Rynda (UK) Ltd v Rhijnsburger [2015] EWCA Civ 75

For the first time the Court of Appeal has given guidance on what constitutes an ‘organised grouping’ for the purposes of regulation 3(3) of the Transfers of Undertakings (Protection of Employment) Regulations 2006, or ‘TUPE’. The judgment of Jackson LJ sets out the correct approach to such questions, and the threshold which must be applied.

The Facts

Ailien Rhijnsburger was originally employed by Drivers Jonas to manage the H20 property portfolio in the Netherlands. From October 2009 Drivers Jonas sought to expand her role to include properties in Germany, with the aid of some assistants. However, this proved too great a strain on the claimant and, following a brief period of illness, in a conversation with her manager in March 2010 it was agreed that she would cease work on the German portfolio until further clarity was achieved on the proposed merger between Drivers Jonas and Deloitte LLP.

That merger went ahead on 1 April 2010 and thereafter, due to restrictions in Germany and France on auditors carrying out property management work, the newly-merged Drivers Jonas Deloitte (‘DJD’) was unable to manage the German portfolio. The Claimant remained the only employee managing the Dutch portfolio until the contract was surrendered by DJD and taken on by the Respondent on 1 January 2011. When the claimant was dismissed 9 months later and claimed unfair dismissal, she had to establish a TUPE transfer in order to have sufficient continuous service to bring her claim. Employment Judge Grewall sitting at Central London found that there was a transfer

The Law

To establish a ‘service provision change’ transfer under reg. 3 TUPE it must be shown that immediately before the transfer there was “an organised grouping of employees situated in Great Britain which has as its principal purpose the carrying out of the activities concerned on behalf of the client”.

Two rival tests of ‘organised grouping’ developed in the caselaw.
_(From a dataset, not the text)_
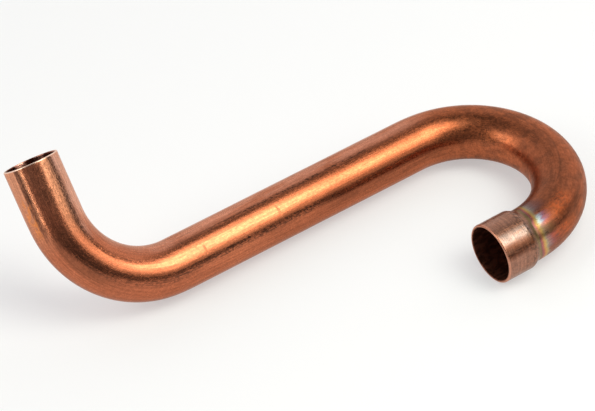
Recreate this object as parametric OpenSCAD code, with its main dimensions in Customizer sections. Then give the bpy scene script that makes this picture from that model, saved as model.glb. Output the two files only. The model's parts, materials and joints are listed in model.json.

In England & Wales, Underhill J in Eddie Stobart Ltd v Moreman [2012] IRLR 356 held that it:

“necessarily connotes that the employees be organised in some sense by reference to the requirements of the client in question.  The statutory language does not naturally apply to a situation where, as here, a combination of circumstances … mean that a group … of employees may in practice, but without any deliberate planning or intent, be found to be working mostly on tasks which benefit a particular client.  The paradigm of an ‘organised grouping’ is indeed the case where employers are organised as ‘the [Client A] team’, though no doubt the definition could in principle be satisfied in cases where the identification is less explicit.
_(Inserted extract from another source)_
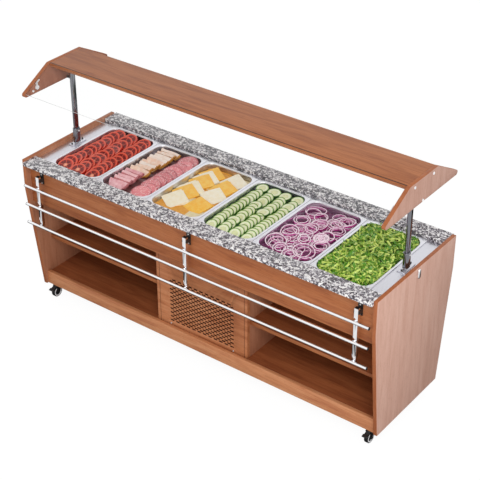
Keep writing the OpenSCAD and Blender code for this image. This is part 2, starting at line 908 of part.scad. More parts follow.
module caster_plates() {
    color(BLACK) in_place() both_ends() both_sides()
        translate([wheel_x, swivel_y, 0]) difference() {
            union() {
                slab([-plate_l / 2, plate_l / 2], [-plate_d / 2, plate_d / 2],
                    [plate_under_z, caster_h]);
                translate([0, 0, plate_under_z - race_h]) cylinder(d = race_d, h = race_h);
            }
            translate([0, 0, plate_under_z - race_h - 1])
                cylinder(d = king_pin_d + 2 * running_fit, h = race_h);
        }
}

// Places a piece of the right rear caster at another corner
module at_corner(side_x, side_y) {
    in_place() translate([side_x * wheel_x, side_y * swivel_y, 0])
        mirror([0, side_y < 0 ? 1 : 0, 0]) children();
}

module cheek_outline(braked) {
    eye_r = 9;
    polygon([
        [-14, crown_z + 1], [caster_trail - eye_r, wheel_r], [caster_trail + eye_r, wheel_r],
        [caster_trail + eye_r + 3, crown_z - 18], [caster_trail + 6, crown_z + 1]
    ]);
    translate([caster_trail, wheel_r]) circle(r = eye_r);
    if (braked) {
        translate([caster_trail + ear_out, ear_z]) circle(r = ear_r);
        translate([caster_trail - 4, ear_z - ear_r]) square([4 + ear_out, 2 * ear_r]);
    }
}

module fork(braked) {
    outer = fork_half_w + fork_t;
    for (x0 = [-outer, fork_half_w])
        along_x(x0, x0 + fork_t) union() cheek_outline(braked);
    translate([0, 0, crown_z]) linear_extrude(crown_t) union() {
        circle(d = race_d);
        translate([-outer, -14]) square([2 * outer, 14 + caster_trail - 6]);
    }
    translate([0, 0, crown_z + 1])
        cylinder(d = king_pin_d, h = crown_t - 1 + race_h - 1);
    rod_x(axle_d, -outer - 3, outer + 3, caster_trail, wheel_r);
    for (x0 = [-outer - 3, outer])
        rod_x(axle_d + 5, x0, x0 + 3, caster_trail, wheel_r);
    if (braked)
        rod_x(pedal_pin_d, -outer - 1, outer + 1, caster_trail + ear_out, ear_z);
}

module caster_fork(side_x, side_y, braked) {
    color(BLACK) at_corner(side_x, side_y) fork(braked);
}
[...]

In Scotland, Lady Smith in a series of decisions including Argyll Coastal Services Ltd v Stirling UKEATS/0012/11/B proposed a rather higher and more formulaic threshold:

“Parliament envisaged a situation where a group of an employers’ employees is put together by that employer to carry out some particular work that a contract with a particular client requires and does so. The group will be subject to the same employer control and direction, to the same client confidentiality requirements (if applicable) and the same duties of care all stemming from that single contractual relationship. They can properly be regarded as bound together in a single joint enterprise to fulfil their employer’s contractual duties to the client.”

However, the Inner House, although affirming Lady Smith’s decision, specifically approved the approach in Eddie Stobart.
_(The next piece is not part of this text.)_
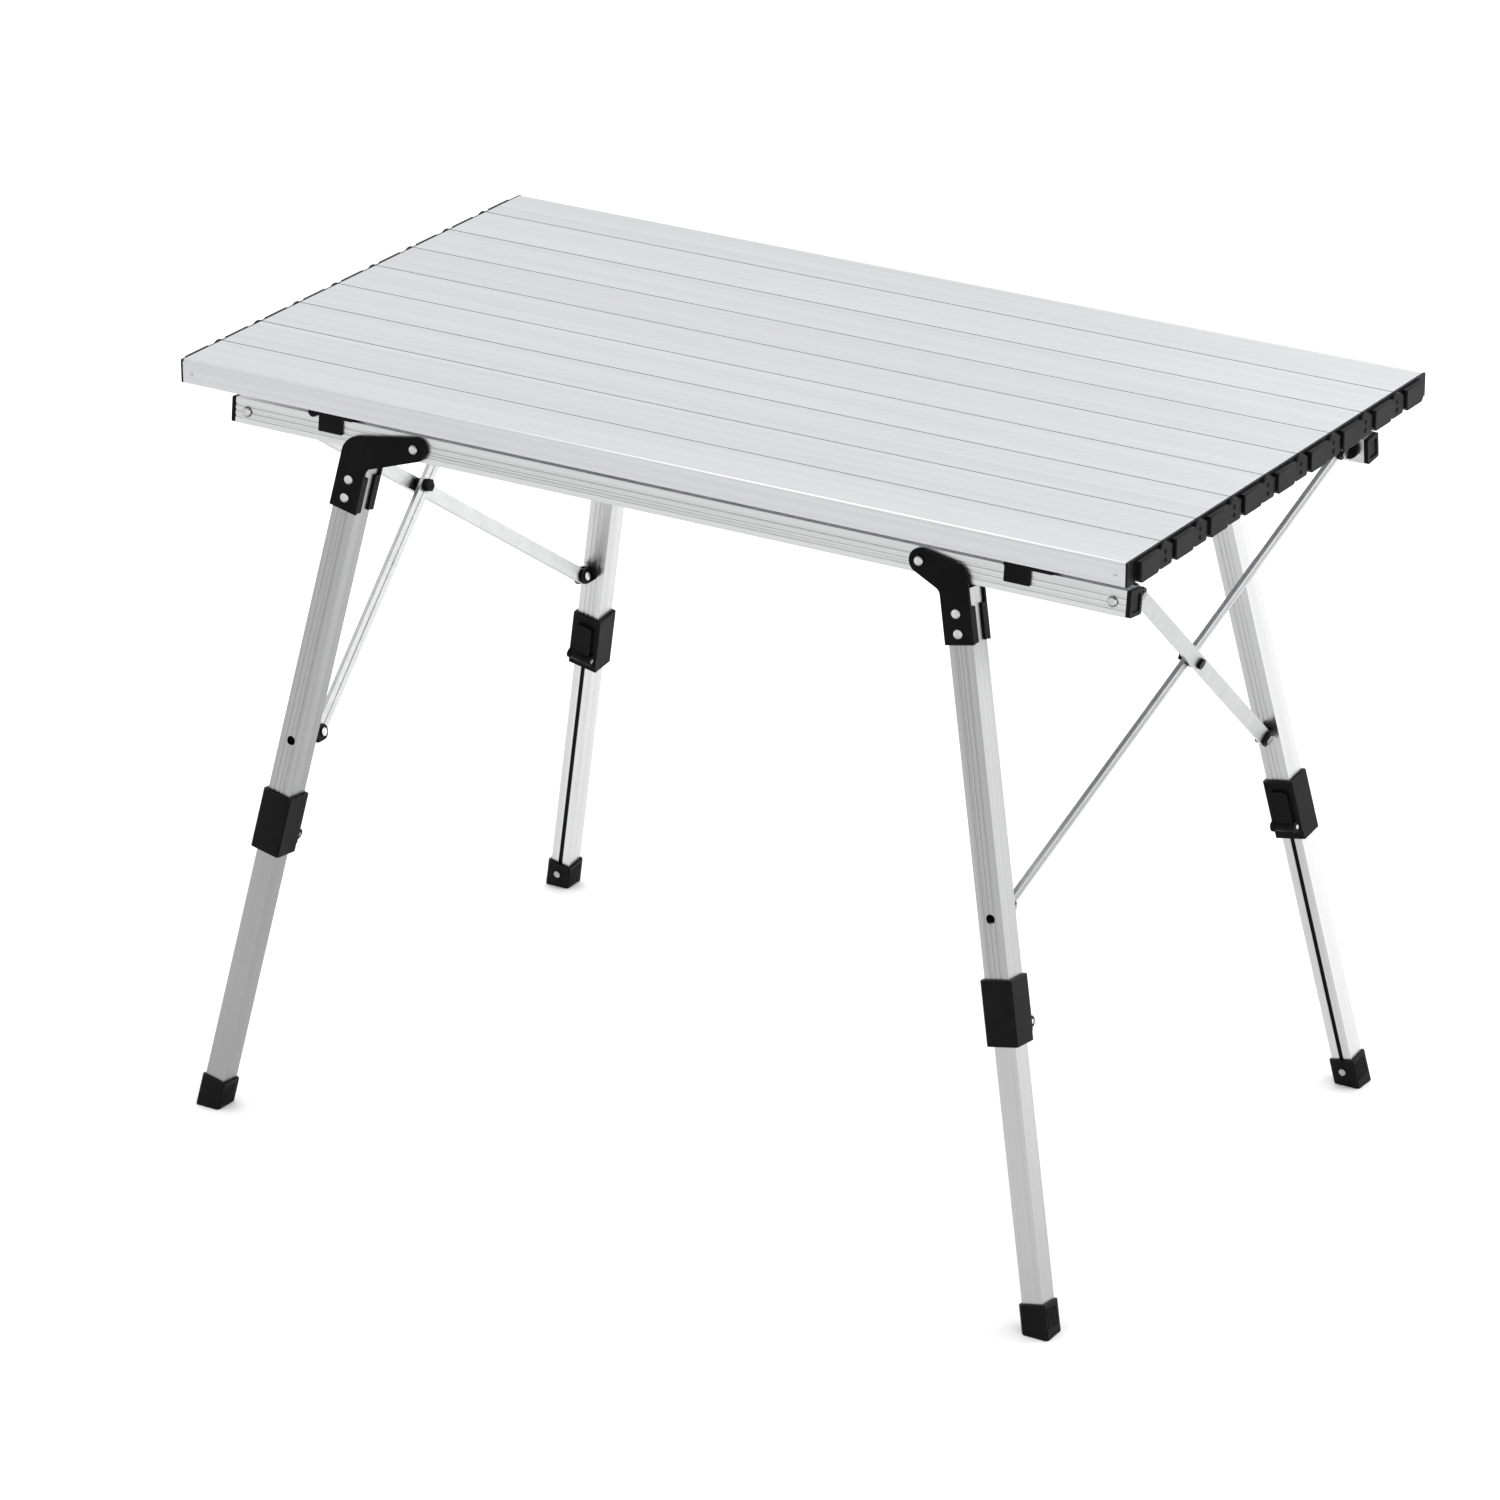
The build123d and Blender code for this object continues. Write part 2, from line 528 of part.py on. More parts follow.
def clevis(side, outside, on_leg):
    """Fork with its round base on a rail's or a leg's inner face, and the pin through the bar.

    It is drawn for the outside bar's rail end: its frame has X down the brace, Y away from the
    rail and Z out of the table.
    """
    start, end, along, normal = brace_frame(side)
    level = BAR_OFFSET if outside else -BAR_OFFSET
    slot = BAR_THICKNESS / 2 + CLEARANCE
    cheek = slot + 2.6
    root = -CLEVIS_REACH + (LEG_CLEVIS_GAP if on_leg else RAIL_CLEVIS_GAP)
    base = rod_y(LEG_CLEVIS_BASE if on_leg else RAIL_CLEVIS_BASE, root, root + 3.0, 0, 0)
    body = block((-7, 7), (root + 1.5, 0), (level - cheek, level + cheek))
    body += Pos(0, 0, level) * Cylinder(7.0, 2 * cheek)
    throat = -BAR_WIDTH / 2 - CLEARANCE
    body -= block((-20, 20), (throat, 20), (level - slot, level + slot))
    body += base
    hole = Pos(0, 0, level) * Cylinder(BRACE_PIN_RADIUS + HOLE_PLAY, 4 * cheek)
    body -= hole
    pin = Pos(0, 0, level) * Cylinder(BRACE_PIN_RADIUS, 2 * cheek)
    head = Pos(0, 0, level + cheek + 1.0) * Cylinder(4.2, 2.0)
    tail = Pos(0, 0, level - cheek - 0.8) * Cylinder(3.6, 1.6)
    fastener = pin + head + tail
    at_front = outside != on_leg
    point = end if on_leg else start
    origin = (point[0], -abs(point[1]) if at_front else abs(point[1]), point[2])
    frame = Plane(origin=origin, x_dir=along, z_dir=normal)
    away = 1 if at_front else -1
    if frame.y_dir.Y * away < 0:
        body = mirror(body, about=Plane.XZ)
        fastener = mirror(fastener, about=Plane.XZ)
    return [frame * body, frame * fastener]


# ---------------------------------------------------------------- files
def main():
    os.makedirs("parts", exist_ok=True)
    for number in range(1, SLAT_COUNT + 1):
        save(f"slat_{number}", slat(number))
        save(f"slat_{number}_ends", *slat_ends(number))

    caps = [tilt(rail_cap()), tilt(mirror(rail_cap(), about=Plane.YZ))]
    fittings = [clip(start, tab) for start, tab in zip(CLIP_STARTS, CLIP_TABS)]
    fittings += [tilt(end_rivet()), tilt(mirror(end_rivet(), about=Plane.YZ))]
    for row in ROWS:
        save(f"{row}_rail", mirrored(rail(), "right", row))
        save(f"{row}_rail_end_caps", *[mirrored(piece, "right", row) for piece in caps])
        save(f"{row}_rail_clips_and_rivets", *[mirrored(piece, "right", row) for piece in fittings])

    for side in SIDES:
        leg = {
            "leg_bracket": bracket(side),
            "upper_tube": [upper_tube(side)],
            "clamp_collar": [clamp_collar(side)],
            "clamp_lever": clamp_lever(side),
            "lower_tube": [lower_tube(side)],
            "foot": foot(side),
        }
        for row in ROWS:
            for name, pieces in leg.items():
                save(f"{row}_{side}_{name}", *[mirrored(piece, side, row) for piece in pieces])
        for row in ROWS:
            outside = row == "front"
            save(f"{side}_brace_bar_{row}", *[mirrored(p, side, "front") for p in brace_bar(side, outside)])
            rail_end = clevis(side, outside, False)
            save(f"{row}_{side}_rail_clevis", *[mirrored(p, side, "front") for p in rail_end])
            leg_end = clevis(side, not outside, True)
            save(f"{row}_{side}_leg_clevis", *[mirrored(p, side, "front") for p in leg_end])


main()
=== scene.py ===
import bmesh
import bpy
from math import radians, sin
from mathutils import Matrix, Vector
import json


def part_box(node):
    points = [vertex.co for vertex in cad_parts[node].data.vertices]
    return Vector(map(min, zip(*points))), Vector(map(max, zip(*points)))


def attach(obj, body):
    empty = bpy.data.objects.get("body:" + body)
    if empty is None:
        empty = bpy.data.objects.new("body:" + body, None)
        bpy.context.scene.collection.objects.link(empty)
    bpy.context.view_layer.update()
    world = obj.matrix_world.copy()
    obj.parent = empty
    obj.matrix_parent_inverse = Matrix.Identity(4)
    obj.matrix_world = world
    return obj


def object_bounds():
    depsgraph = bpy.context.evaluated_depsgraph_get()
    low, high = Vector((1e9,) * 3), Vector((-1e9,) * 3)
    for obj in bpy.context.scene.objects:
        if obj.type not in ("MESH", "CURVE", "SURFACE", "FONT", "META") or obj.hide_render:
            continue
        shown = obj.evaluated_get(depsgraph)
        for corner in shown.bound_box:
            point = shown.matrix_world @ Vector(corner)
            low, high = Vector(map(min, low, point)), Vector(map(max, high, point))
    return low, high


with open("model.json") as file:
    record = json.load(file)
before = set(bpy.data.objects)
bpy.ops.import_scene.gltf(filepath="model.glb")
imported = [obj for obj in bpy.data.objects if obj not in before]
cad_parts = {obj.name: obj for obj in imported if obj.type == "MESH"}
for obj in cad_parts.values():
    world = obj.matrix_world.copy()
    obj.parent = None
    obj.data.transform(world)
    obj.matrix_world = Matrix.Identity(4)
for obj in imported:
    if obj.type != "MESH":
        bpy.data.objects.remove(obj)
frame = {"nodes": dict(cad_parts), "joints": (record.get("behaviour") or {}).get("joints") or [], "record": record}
cad_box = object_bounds()
NODES = frame["nodes"]
SIDES = ("left", "right")
ROWS = ("front", "back")
SLATS = range(1, 10)
MM = 0.001
ALONG = Vector((1, 0, 0))           # the slats and the rails run this way

# Small pieces made here, in millimetres
RIB_PLACES = (-6.6, -3.3, 0.0, 3.3, 6.6)
RIB_HALF_WIDTH = 0.9
RIB_FACES = (12.0, 12.9)            # a foot's side face and the outer face of its ribs
RIB_LOW, RIB_HIGH = 5.5, 21.5
BLACK_STRIP_HALF_WIDTH = 3.2
BLACK_STRIP_FACES = (-8.3, -7.7)
BLACK_STRIP_LOW, BLACK_STRIP_HIGH = 12.0, 330.0
SCREW_INSET = 9                     # from a slat's end
SCREW_DROP = 11.0                   # below the upper face
SCREW_RADIUS, SCREW_DRIVE = 1.9, 1.1
LINK_RECESS = 2.0                   # the links' outer faces lie this far inside the blocks'
LINK_THICKNESS = 2.4
SHOULDER_RADIUS = 10.0
SHOULDER_DROP = 10.2
BOSS_DROPS = (8.0, 15.2)


# ---------------------------------------------------------------- where things are
def joint(name):
    return next(item for item in frame["joints"] if item["name"] == name)


def mount_point(name):
    return Vector(next(item for item in frame["record"]["mounts"] if item["name"] == name)["pos_m"])


def leg_axes(row, side):
    """A leg's own directions: up along it, outward from the table, and across it to the table's end."""
    up = Vector(joint(f"{row}_{side}_height")["axis"]).normalized()
    across = Vector(joint(f"{row}_{side}_lever_turn")["axis"]).normalized()
    end = 1 if side == "right" else -1
    if across.x * end < 0:
        across = -across
    outward = up.cross(across).normalized()
    front = 1 if row == "back" else -1
    if outward.y * front < 0:
        outward = -outward
    return across, outward, up


def leg_matrix(row, side, point):
    """Matrix that puts a piece drawn with X across, Y outward and Z up at a point of the leg."""
    across, outward, up = leg_axes(row, side)
    turn = Matrix((across, outward, up)).transposed().to_4x4()
    return Matrix.Translation(point) @ turn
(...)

Rynda denied the Claimant constituted an ‘organised grouping’ sufficient for TUPE. Relying on Eddie Stobart, Rynda argued that her re-assignment to the Dutch portfolio was by reason of her illness and/or the DJD merger and was did not arise ‘by reference to the requirements of the client’. Moreover, they argued that it was only intended by the employer to be temporary or ‘subject to review’. Rynda argued it was not sufficient that the employer merely instruct the employee to carry out work for the client in question.

The Court of Appeal

The Court of Appeal disagreed. Since the Claimant did all of the work providing the service of managing the Dutch properties and she did so alone. She was specifically instructed to carry out those activities by her employer – that was ‘a positive decision of the employer’ and there was deliberate planning and intent, as required under Eddie Stobart.

The correct approach is:

  1. Identify the service which is being provided to the client by the transferor;
  2. List the activities which the transferor’s staff performed in order to provide that service;
  3. Identify the employee(s) who ordinarily carried out those activities;
  4. Consider whether the transferor organised those employee(s) into a ‘grouping’ for the principal purpose of carrying out those activities.

Comment

Much of the argument before the Court of Appeal centred on the level of ‘organisation’ required of the employer to establish an organised grouping; was it necessary that employees were organised at the client’s request, or in response to the client’s requirements? Some had considered that only where an employer explicitly organised its operation into ‘Client A’ and ‘Client B’ teams would the test be satisfied in practice.

Ultimately, the Court opted for a more straightforward test, which confirms the threshold established in Eddie Stobart is a low one; it is sufficient that the employer instructs their employee(s) to carry out the activities required to service the client.

This must be ‘a positive decision’ or ‘with deliberate planning and intent’. It will not be sufficient if the employee is merely covering a colleague on sickness or maternity leave, or if the employee is instructed to cover a number of projects and by happenstance only in fact works on one client’s work for a period.

In practice, it may be easier to establish a single-employee ‘organised grouping’ in such scenarios than multi-employee groupings, since the former only requires an express instruction from the employer for one person to cover the whole of one client’s requirements.

Aidan Briggs acted for the successful Claimant at trial, at the EAT and in the Court of Appeal, instructed by Lyons Davidson.